Gemma Chan dazzles as socialite with-a-heart-of-gold Cousin Astrid, whose marriage to a poorer man (Pierre Png) is painfully tested. There’s also Nico Santos as gay cousin and master of whisperers Oliver.
Lisa Lu plays Nick’s grandmother Su Yi, who at times appears befuddled yet charming, but is hiding a dangerous temper of her owm. Tan Kheng Hua helps ground the beginning and end of the movie as Rachel’s hardworking and loving mother. Full disclosure: this is only a standout portion of the film’s magnificent cast!
If anything, my only critique of the story is that the women feature so prominently as forces of nature and compelling characters, that some of the men feel a little underdeveloped by comparison. Despite his power and privilege and the world’s obsession with him, Nick comes off as fairly passive. Still, it’s wonderful at all that we’re getting an Asian male lead whose main job is to look pretty, so this is a pretty minor nitpick.
Brian Tyler’s colorful jazz-infused score follows the story and set pieces with brassy gusto.

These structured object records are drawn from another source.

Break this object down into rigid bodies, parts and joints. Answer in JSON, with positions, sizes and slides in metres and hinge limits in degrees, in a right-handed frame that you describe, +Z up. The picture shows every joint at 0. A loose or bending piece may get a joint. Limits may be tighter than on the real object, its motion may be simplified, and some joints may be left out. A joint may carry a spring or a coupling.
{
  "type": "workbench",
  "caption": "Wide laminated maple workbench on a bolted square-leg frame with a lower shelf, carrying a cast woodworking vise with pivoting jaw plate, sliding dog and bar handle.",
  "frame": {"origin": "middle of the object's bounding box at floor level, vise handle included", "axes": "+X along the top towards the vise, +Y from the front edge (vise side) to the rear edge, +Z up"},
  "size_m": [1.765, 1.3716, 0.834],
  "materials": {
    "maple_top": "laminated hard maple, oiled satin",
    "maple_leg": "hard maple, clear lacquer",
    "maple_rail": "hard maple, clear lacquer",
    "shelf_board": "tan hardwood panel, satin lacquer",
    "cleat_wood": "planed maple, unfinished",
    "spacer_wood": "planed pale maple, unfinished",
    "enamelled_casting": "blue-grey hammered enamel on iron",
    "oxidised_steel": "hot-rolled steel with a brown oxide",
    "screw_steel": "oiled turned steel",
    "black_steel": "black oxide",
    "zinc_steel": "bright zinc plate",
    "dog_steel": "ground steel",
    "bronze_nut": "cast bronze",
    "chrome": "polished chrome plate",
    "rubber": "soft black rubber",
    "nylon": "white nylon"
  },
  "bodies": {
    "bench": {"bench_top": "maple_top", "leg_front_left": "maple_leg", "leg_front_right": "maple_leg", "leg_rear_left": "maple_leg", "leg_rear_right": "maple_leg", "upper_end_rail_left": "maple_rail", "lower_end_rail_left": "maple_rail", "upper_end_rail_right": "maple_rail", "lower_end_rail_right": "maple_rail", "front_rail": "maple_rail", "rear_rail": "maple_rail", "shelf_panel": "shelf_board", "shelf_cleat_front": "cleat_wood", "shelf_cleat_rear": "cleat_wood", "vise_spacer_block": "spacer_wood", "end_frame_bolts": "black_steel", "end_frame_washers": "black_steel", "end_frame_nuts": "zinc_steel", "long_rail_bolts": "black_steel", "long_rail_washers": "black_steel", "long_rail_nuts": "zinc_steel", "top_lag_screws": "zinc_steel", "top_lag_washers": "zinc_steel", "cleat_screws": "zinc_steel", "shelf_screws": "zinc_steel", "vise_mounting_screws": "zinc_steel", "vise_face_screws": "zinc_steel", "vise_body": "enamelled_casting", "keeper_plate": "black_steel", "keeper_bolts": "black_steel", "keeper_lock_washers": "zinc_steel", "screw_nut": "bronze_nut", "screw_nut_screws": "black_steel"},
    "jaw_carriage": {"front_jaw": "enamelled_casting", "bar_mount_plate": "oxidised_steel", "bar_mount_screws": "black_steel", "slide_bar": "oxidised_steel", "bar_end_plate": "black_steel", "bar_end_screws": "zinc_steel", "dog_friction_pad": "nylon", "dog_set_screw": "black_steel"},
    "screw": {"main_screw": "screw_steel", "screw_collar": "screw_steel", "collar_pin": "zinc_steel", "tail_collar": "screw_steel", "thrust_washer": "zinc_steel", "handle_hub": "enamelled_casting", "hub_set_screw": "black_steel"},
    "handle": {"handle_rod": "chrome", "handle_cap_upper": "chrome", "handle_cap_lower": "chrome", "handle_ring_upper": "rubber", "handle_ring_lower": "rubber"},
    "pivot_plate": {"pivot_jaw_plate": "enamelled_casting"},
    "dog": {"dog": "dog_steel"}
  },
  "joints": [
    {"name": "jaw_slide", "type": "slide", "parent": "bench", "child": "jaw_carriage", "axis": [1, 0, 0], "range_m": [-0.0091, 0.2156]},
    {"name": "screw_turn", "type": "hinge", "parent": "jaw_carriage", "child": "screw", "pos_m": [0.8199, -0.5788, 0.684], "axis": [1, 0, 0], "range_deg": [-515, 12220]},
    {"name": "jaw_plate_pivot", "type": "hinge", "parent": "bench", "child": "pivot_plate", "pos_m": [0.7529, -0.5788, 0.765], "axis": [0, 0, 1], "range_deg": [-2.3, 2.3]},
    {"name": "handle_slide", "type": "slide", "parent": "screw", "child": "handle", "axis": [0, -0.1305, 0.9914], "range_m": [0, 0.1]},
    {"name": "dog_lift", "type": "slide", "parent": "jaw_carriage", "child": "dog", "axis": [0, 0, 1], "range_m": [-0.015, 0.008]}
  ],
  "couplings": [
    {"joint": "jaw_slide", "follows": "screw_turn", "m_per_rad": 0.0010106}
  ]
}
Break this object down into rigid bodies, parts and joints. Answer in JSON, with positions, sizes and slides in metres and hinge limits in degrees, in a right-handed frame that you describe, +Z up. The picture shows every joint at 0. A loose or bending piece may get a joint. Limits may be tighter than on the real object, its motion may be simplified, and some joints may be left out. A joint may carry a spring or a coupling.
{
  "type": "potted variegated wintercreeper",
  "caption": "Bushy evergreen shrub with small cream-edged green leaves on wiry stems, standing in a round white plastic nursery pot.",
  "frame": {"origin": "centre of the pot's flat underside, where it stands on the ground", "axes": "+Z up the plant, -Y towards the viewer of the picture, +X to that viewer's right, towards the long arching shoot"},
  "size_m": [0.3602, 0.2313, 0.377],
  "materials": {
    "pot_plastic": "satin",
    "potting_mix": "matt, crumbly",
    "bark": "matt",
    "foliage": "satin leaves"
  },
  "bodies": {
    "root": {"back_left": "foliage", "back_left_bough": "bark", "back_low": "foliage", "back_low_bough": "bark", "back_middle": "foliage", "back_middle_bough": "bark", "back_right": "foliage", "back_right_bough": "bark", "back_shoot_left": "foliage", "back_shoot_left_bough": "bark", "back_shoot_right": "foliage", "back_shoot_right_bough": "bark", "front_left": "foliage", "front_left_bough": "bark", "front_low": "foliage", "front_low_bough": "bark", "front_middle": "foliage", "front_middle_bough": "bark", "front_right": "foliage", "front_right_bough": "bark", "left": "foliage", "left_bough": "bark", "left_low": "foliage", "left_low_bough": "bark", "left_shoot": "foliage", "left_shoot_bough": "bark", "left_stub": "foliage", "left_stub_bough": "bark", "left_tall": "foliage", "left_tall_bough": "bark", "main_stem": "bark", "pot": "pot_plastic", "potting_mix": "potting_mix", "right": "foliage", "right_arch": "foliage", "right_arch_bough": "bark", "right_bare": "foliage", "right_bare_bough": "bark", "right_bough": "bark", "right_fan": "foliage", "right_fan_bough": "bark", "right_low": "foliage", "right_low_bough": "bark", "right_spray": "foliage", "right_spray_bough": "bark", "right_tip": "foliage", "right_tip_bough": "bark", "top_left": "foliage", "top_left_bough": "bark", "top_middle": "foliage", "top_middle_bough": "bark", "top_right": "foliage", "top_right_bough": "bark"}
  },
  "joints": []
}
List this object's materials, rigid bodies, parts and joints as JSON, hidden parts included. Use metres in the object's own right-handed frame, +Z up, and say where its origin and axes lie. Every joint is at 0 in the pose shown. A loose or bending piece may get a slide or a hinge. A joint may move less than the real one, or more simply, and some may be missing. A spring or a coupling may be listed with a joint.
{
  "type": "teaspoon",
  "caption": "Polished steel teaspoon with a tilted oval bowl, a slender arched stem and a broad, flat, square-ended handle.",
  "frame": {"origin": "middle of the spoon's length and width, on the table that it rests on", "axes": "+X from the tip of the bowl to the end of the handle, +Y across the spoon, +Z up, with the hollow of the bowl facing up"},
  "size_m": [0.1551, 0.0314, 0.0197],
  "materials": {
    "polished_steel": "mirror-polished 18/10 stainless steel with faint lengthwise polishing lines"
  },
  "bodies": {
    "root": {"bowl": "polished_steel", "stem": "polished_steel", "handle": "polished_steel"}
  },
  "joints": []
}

Of particular note are the many, many Chinese covers of popular American songs, including a catchy Cantonese remix of Madonna’s Material Girl and a surprising Mandarin Coldplay cover that features during the film’s emotional climax.
Crazy Rich Asians was a dazzling and surprisingly moving experience. I’ve already seen it with my mom, who marveled every time she recognized an actress from her past: “Oh, she was in the Joy Luck Club! Ooh, I haven’t seen her in awhile. It’s good to see she’s working!” I plan to see the movie again with my grandmother and guilt my white friends into seeing it.
In terms of representation, the film’s existence and casting alone are revolutionary. Asians playing hot? Asians playing in love? Asians playing silly? Asians playing privileged? There will be a day when that feels far from crazy, and this movie is a wonderful stat, and as a romantic comedy, it very much stands on its own.